En tiempos de incertidumbre surge la tentación de acudir a videntes para atisbar luz entre tanta negrura. El pitoniso más traído en estas semanas de virus, como siempre, ha sido Nostradamus. El médico francés dejó escritas 942 profecías anticipando todo tipo de desastres, empleando siempre un lenguaje críptico que ha necesitado durante siglos de sesudos exégetas para descifrarlo.
Nostradamus hablaba mucho y se le entendía poco, como a Pedro Sánchez, cuyos sermones sabatinos también necesitan interpretaciones creativas para que sepamos por dónde va él, y por dónde nos lleva a los demás. El penúltimo vaticinio del presidente fue el caos si una mayoría del Congreso le llevaba la contraria. Fue una predicción que, pronunciada desde la institución que concentra desde el 15 de Marzo unas cotas de poder desconocidas en nuestro país desde la muerte de Franco, acojona.
El estado de alarma le permite a Sánchez escribir en el BOE a vuelapluma, sin los controles ordinarios que se establecen en una democracia parlamentaria. Por eso mismo, vincular el cobro de las prestaciones por los ERTES a la prórroga incondicional de esos poderes excepcionales supone una indecencia que retrata la catadura moral del personaje: sumisión o hambre. Sería el ejemplo sencillo y perfecto de profecía autocumplida: dejar que se rompa todo y echar la culpa a los demás.
La cuestión de fondo no es el qué -un estado de alarma previsto en la Constitución para afrontar situaciones extraordinarias- sino el cómo. El presidente del Gobierno con menos votos y menos apoyos parlamentarios desde 1978 se conduce con una arrogancia y un desprecio por la oposición que no practicó ni Felipe González con sus 202 diputados. La amenaza de Casado de votar en contra, ejecutada con suma torpeza, obligó a César Augusto Sánchez, comandante en jefe de todos los ejércitos contra el coronavirus, a desmontar su magna cabalgadura y rebajarse a platicar con un par de legionarios, Arrimadas y Urkullu.

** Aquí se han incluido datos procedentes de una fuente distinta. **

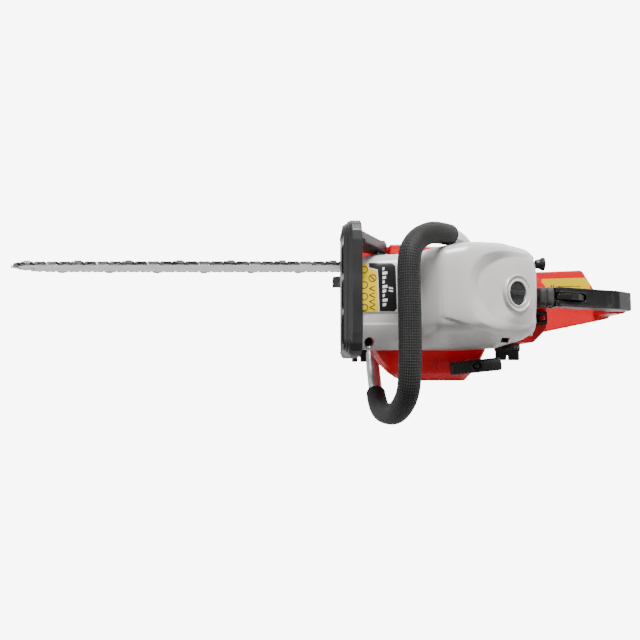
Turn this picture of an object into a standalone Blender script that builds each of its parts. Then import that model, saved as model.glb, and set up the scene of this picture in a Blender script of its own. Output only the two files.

Con el caos hay que ir con cuidado. Comienzas a toquetearlo un poco y si no eres un artista se te va de las manos. Sucede lo mismo con el miedo, una eficaz argamasa para moldear a tu antojo a la plebe. Lo peligroso hoy es que el miedo y el caos van de la mano. Comenzamos a ver ciudadanos indignados por el desconfinamiento temiendo un rebrote, frente a otros que puestos a elegir entre el virus y perderlo todo… prefieren el virus. Esta disputa social que se avecina es coherente con la polarización a la que algunos han llevado a los españoles en beneficio propio. Si Sánchez había construido su carrera política cavando zanjas, no iba a dejar el vicio de un día para otro.
Nostradamus fue un charlatán, aunque al menos no salía por televisión. Puestos a elegir futuristas es preferible acudir a la ciencia. Raymond Kurzweil es un genio de la inteligencia artificial que en los últimos 30 años ha ido clavando decenas de predicciones sobre cómo la tecnología afectará a nuestras vidas. Pero su pensamiento filosófico va más allá de las máquinas. Según él, nuestra sensación interna del tiempo está determinada por el grado de caos del sistema. Cuando aumenta el caos, la percepción del paso del tiempo se enlentece. Y al contrario, el orden acelera la sensación del paso del tiempo.
Las últimas ocho semanas se nos han hecho eternas a la mayoría. No así al gobierno, que debe pensar que lo tiene todo controlado, sobre todo a los ciudadanos. A esta teoría del tiempo y el caos se debe agarrar Sánchez para pretender prorrogar el estado de alarma las veces que le parezca oportuno. El César se encuentra cómodo, sin prisas en medio de nuestro caos que es orden para él, pese a que catedráticos de Derecho Constitucional con nombres y apellidos le advierten a diario del uso torticero que está haciendo de esta figura constitucional. Para eso Sánchez tiene a sus expertos, en este caso anónimos.
Bob Dylan dijo que aceptaba el caos, pero que no estaba seguro que el caos le aceptara a él. Con Sánchez sucede lo mismo: está cómodo en su autoritarismo anómalo, pero es el caos el que no le acepta a él.